One of Blau's great-grandchildren, who demanded anonymity, told Haaretz that he remembered Ben-David, his step great-grandmother, and also that he was forbidden to even talk to her: "We knew who she was, but we never went to visit her. She was denied the status of a grandmother. We all knew she had no status in our family. Period."
Pappenheim, who also grew up in Mea She'arim, remembers Ben-David as well as Blau. In his opinion, "the ones who started this war were Rabbi Amram Blau's own sons. They were the ones who went to the Eda Haredit's high court, asking the court to stop him. Afterward, when the whole thing began to snowball, some of the sons regretted their having gone to the court and even admitted that the move was uncalled for. But it was too late. Rabbi Amram Blau was deposed as leader and became a persecuted individual. People even spat on him in the street, and his most loyal students betrayed him. I remember how the front doors [of his homes] in Jerusalem and in Bnei Brak were just torn off their hinges.
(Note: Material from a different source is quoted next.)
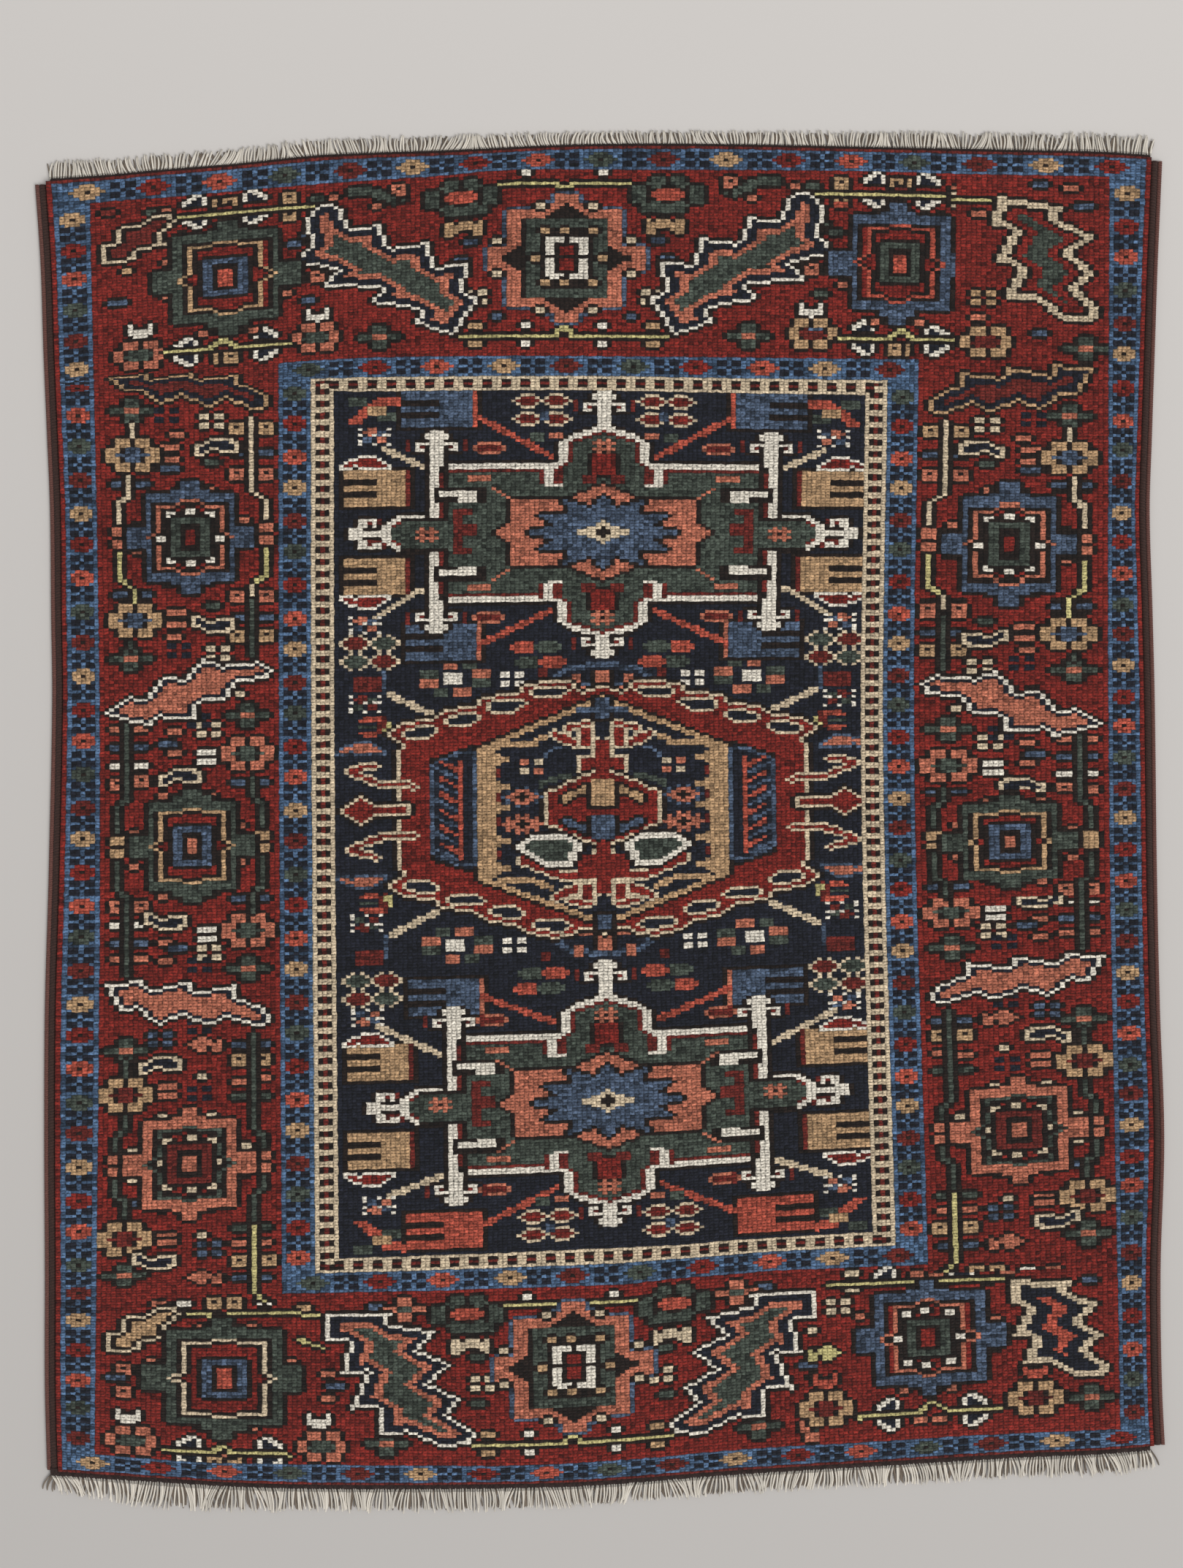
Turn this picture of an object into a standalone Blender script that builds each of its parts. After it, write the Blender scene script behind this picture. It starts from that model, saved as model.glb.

"There are many theories," continues Pappenheim, "as to why this story took the direction it did. Some people will tell you it was a war that broke out because two men wanted the same Frenchwoman. I believe that the blame should be pinned on inciters, who were driven by the envy they felt when they saw how much power [Blau] had. He did not deserve such treatment, and she most certainly did not. She was a very good person and the community respected her."
In Pappenheim's eyes, the whole affair "destroyed our sense of solidarity, our single backbone. This is our punishment, a punishment that God has meted out to us." He feels that many religious fanatics falsely claim to be Blau's disciples, especially when they hurl rocks in Jerusalem or Jaffa during demonstrations over construction on ancient graves or other matters.
"Amram Blau was a God-fearing Jew," says Pappenheim. "He would never shout out any pejorative word at the Jewish people. He would never say anything in order to hurt someone else's feelings. He was a person who loved life and he was also a great Torah scholar. You can't find people like that around here anymore."